TASK DIRECTIONS:
Of the lines in this listing, how many contain the word "Blender"? Give the number and nothing else.

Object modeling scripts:
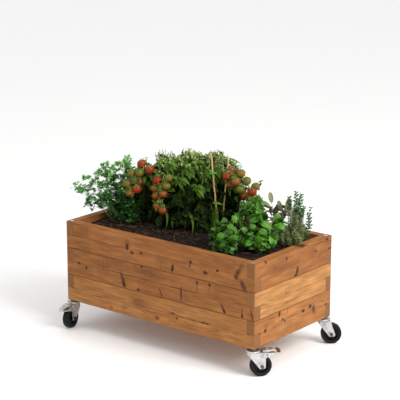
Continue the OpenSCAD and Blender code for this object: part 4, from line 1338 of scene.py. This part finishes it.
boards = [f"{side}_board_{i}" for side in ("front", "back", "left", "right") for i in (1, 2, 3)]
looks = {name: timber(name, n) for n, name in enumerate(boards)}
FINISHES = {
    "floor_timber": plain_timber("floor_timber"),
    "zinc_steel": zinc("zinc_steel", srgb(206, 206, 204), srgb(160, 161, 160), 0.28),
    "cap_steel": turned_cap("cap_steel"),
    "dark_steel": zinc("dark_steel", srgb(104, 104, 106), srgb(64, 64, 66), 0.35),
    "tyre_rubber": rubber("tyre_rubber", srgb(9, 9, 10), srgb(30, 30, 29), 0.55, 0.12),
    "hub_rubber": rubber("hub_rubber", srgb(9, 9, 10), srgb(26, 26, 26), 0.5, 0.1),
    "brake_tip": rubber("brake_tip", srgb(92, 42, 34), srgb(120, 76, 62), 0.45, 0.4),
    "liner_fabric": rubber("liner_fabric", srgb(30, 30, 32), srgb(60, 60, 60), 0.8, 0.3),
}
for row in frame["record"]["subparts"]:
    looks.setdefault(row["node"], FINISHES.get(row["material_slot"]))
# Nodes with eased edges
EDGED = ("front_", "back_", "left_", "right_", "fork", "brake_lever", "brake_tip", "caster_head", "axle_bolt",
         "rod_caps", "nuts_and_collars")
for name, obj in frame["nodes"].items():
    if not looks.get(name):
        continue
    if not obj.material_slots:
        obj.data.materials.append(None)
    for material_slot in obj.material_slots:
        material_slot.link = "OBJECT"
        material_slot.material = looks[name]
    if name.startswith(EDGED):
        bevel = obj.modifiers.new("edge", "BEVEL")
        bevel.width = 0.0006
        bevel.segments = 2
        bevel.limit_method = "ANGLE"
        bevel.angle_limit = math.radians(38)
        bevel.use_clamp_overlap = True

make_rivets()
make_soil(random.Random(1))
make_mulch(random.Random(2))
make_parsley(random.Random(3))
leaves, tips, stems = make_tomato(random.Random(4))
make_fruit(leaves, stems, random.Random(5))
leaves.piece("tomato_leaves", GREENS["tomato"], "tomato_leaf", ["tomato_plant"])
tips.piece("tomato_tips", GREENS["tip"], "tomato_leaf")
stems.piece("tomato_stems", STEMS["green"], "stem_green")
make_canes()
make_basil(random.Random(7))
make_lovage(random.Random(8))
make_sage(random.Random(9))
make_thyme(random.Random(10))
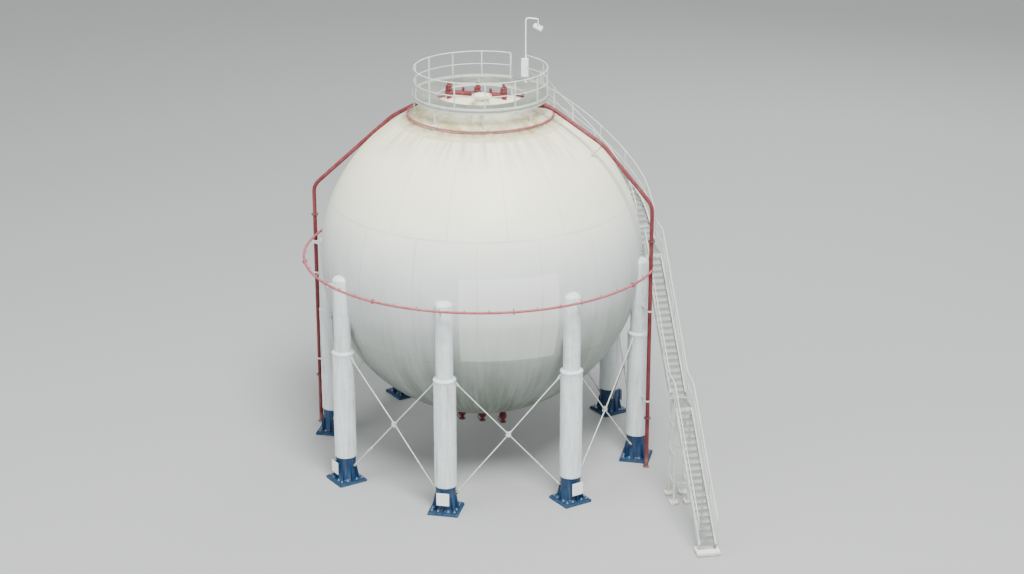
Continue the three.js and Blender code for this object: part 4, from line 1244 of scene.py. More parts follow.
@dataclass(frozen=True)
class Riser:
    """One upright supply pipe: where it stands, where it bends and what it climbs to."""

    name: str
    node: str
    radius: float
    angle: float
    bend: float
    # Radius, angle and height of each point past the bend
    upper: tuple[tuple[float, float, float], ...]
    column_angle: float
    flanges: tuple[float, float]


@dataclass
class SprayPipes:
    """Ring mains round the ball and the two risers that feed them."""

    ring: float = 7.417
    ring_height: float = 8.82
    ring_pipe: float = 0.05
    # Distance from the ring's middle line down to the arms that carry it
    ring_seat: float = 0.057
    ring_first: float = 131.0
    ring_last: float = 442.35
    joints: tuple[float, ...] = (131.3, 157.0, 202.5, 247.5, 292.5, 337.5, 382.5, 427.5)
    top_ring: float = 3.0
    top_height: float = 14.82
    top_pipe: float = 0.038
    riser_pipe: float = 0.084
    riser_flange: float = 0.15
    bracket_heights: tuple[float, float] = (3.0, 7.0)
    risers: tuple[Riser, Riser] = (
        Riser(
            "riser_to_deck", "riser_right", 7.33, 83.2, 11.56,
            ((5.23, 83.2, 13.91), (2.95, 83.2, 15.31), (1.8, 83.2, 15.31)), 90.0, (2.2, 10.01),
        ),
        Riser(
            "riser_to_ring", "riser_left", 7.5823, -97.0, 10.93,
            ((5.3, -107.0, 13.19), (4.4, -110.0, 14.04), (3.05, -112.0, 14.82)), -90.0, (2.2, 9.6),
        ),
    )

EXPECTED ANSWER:
2